Later, the existence of geographic areas far less affected by the nuclear exchange and fallout are established, particularly Sealand (New Zealand), which is home to a socially and technologically advanced society where telepathy is not only the norm but is encouraged and developed as a survival advantage.

==Literary significance==

Although stylistically The Chrysalids does not differ markedly from Wyndham's other novels, the subject matter is rather different. While most are set against a mid-twentieth-century English middle-class background, The Chrysalids is set in a future society which is described in some detail. Unlike most of his novels, it is also a coming-of-age story.

It was written after The Kraken Wakes and before The Midwich Cuckoos.

==Critical response==
J. Francis McComas, reviewing the American release for The New York Times, declared that the "outstanding success" of the novel lay in Wyndham's "creation of humanly understandable characters that are, after all, something more and less than human" and concluded that the novel "will be well noted and long remembered".

The critic and science fiction author Damon Knight wrote that Wyndham "failed to realize how good a thing he had. The sixth toe was immensely believable, and sufficient; but Wyndham has dragged in a telepathic mutation on top of it; has made David himself one of the nine child telepaths, and hauled the whole plot away from his carefully built background, into just one more damned chase with a rousing cliche at the end of it ... this error is fatal."

SFreviews.net gave a mixed review, stating that "The Chrysalids comes heart-wrenchingly close to being John Wyndham's most powerful and profound work", but that "Wyndham stumbles—catastrophically—at the climax, in a way that actually undermines the story's thematic foundations".

The novel also got some positive reviews. The Ottawa Citizen judged the novel as "brilliant" and "a top-notch piece of sci-fi that should be enjoyed for generations yet to come". The Guardian described it as "a remarkably tender story of a post-nuclear childhood" and "a classic to most of its three generations of readers". Hartford Courant reviewer George W. Earley praised it as "a compelling story and Mr. Wyndham's best novel to date."

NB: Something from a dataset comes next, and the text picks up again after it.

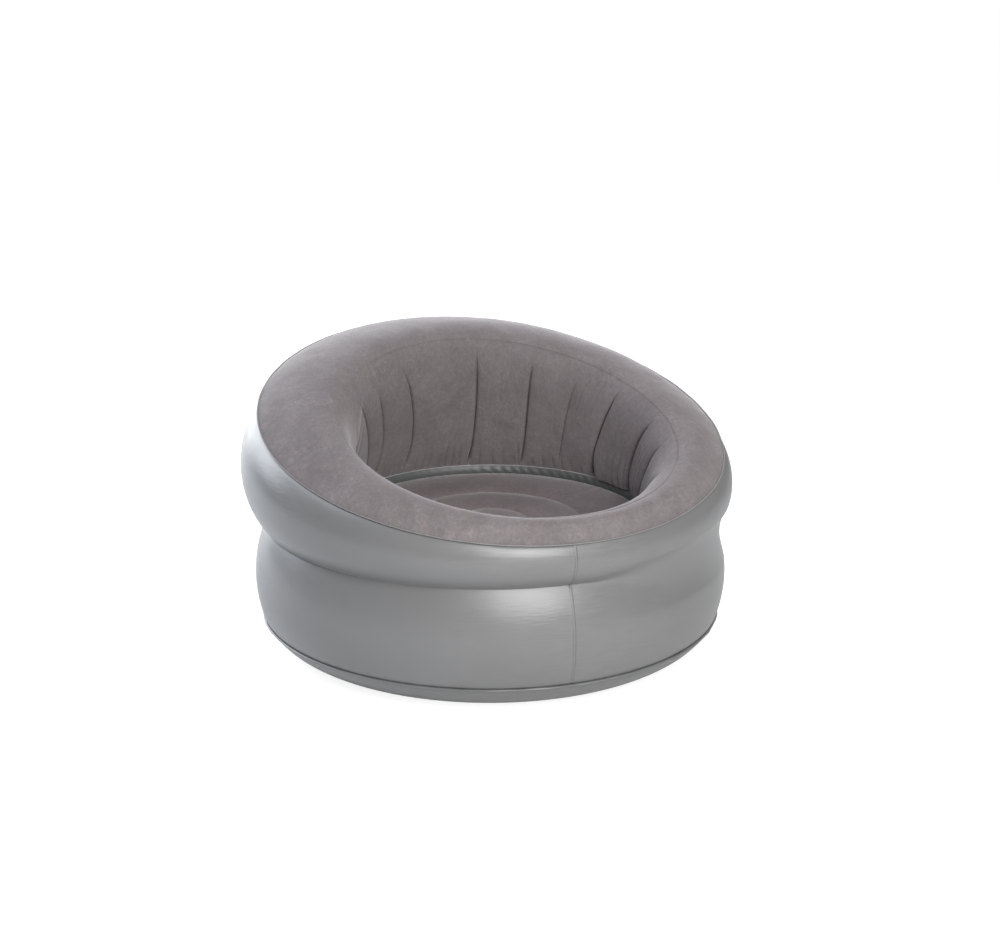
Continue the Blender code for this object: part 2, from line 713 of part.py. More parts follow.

Galaxy reviewer Groff Conklin praised the novel as "so skillfully done that the fact that it's not a shiny new idea makes absolutely no difference". Anthony Boucher similarly found the novel made "something completely fresh" out of a familiar theme, commending Wyndham's "accumulation of minutely plausible detail" and "greater depth and maturity than he has shown in previous novels". Writing in Astounding, P. Schuyler Miller reported that Wyndham "has made the Mutant theme believable in a way that Odd John, Slan and the stories of the Baldies never quite were".

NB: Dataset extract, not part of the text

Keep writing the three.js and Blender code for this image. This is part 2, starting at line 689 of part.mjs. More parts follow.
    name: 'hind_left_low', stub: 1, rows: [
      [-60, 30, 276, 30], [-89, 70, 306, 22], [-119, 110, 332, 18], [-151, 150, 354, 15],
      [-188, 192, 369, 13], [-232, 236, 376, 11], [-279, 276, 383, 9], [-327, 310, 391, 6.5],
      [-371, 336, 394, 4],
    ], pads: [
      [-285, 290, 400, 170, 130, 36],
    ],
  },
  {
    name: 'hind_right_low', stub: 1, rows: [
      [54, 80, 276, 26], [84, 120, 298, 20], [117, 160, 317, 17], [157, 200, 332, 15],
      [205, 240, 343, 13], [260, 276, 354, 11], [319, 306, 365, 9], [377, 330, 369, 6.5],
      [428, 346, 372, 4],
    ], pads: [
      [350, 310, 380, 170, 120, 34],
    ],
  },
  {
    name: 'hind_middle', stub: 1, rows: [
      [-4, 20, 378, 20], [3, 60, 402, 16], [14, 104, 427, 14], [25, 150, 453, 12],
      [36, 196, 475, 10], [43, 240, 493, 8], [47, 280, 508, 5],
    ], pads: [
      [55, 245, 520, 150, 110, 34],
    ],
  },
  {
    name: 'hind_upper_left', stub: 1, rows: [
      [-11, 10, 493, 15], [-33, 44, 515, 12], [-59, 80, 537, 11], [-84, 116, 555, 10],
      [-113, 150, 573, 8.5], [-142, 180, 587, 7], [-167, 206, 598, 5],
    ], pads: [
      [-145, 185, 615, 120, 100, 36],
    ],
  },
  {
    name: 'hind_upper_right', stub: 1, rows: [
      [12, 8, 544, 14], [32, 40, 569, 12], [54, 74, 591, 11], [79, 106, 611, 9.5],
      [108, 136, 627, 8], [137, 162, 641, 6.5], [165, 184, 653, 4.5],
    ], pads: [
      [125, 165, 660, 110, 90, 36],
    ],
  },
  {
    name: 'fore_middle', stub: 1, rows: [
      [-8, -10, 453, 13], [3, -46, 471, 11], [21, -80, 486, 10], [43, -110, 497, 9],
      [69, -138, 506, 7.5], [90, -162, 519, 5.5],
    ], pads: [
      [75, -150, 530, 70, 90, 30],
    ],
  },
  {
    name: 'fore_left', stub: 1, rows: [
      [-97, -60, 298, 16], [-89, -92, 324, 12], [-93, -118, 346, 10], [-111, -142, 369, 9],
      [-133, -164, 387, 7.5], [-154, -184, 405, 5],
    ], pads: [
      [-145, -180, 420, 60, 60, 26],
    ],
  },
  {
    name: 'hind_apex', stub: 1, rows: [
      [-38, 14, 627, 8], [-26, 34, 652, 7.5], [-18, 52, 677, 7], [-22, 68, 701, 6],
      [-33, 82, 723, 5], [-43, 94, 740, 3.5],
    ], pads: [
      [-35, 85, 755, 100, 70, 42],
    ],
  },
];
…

There is critical disagreement regarding whether the intervention of the Sealand culture at the end of the novel should be considered a deus ex machina.

Critics have disagreed with Wyndham's implication that two differently evolved species must necessarily fight to the death. Wyndham justifies this in a lengthy speech from the Sealand woman near the end of the novel, but her reasoning seems at odds with the implicit plea for tolerance in the earlier part of the novel. This implication also exists in The Kraken Wakes and The Midwich Cuckoos.

==Radio adaptations==
BBC Radio 4 Woman's Hour presented an unabridged reading by Geoffrey Wheeler of the novel in ten 15-minute episodes, broadcast daily between 17 and 28 August 1970.

The novel was adapted by Barbara Clegg as a single 90-minute drama for BBC Radio 4, directed by Michael Bartlett, and first broadcast on 24 April 1981. The cast includes:
- Stephen Garlick – David
- Amanda Murray – Rosalind
- Judy Bennett – Petra
- Spencer Banks – Michael/Alan
- Philipa Ritchie – Katherine
- Jenny Lee – Rachel
- Kathryn Hurlbutt – Anne
This version was released on CD by BBC Audiobooks in 2007.

==In popular culture==
The song "Crown of Creation" by the American rock band Jefferson Airplane was inspired by the novel. Its title and lyrics are drawn from the text and plot with permission from Wyndham. One example lifted almost verbatim from the text reflects a philosophical explanation by the New Zealand woman: "But life is change, that is how it differs from rocks, change is its very nature." This line is rendered in the lyrics as "Life is change – How it differs from the rocks." The portion of the song that reads: "In loyalty to their kind / they cannot tolerate our minds. / In loyalty to our kind / we cannot tolerate their obstruction" is from an explanation by the New Zealand woman that asserts the inevitability of conflict between a more advanced species and its less advanced progenitors. (The book's original phrase is "they cannot tolerate our rise".)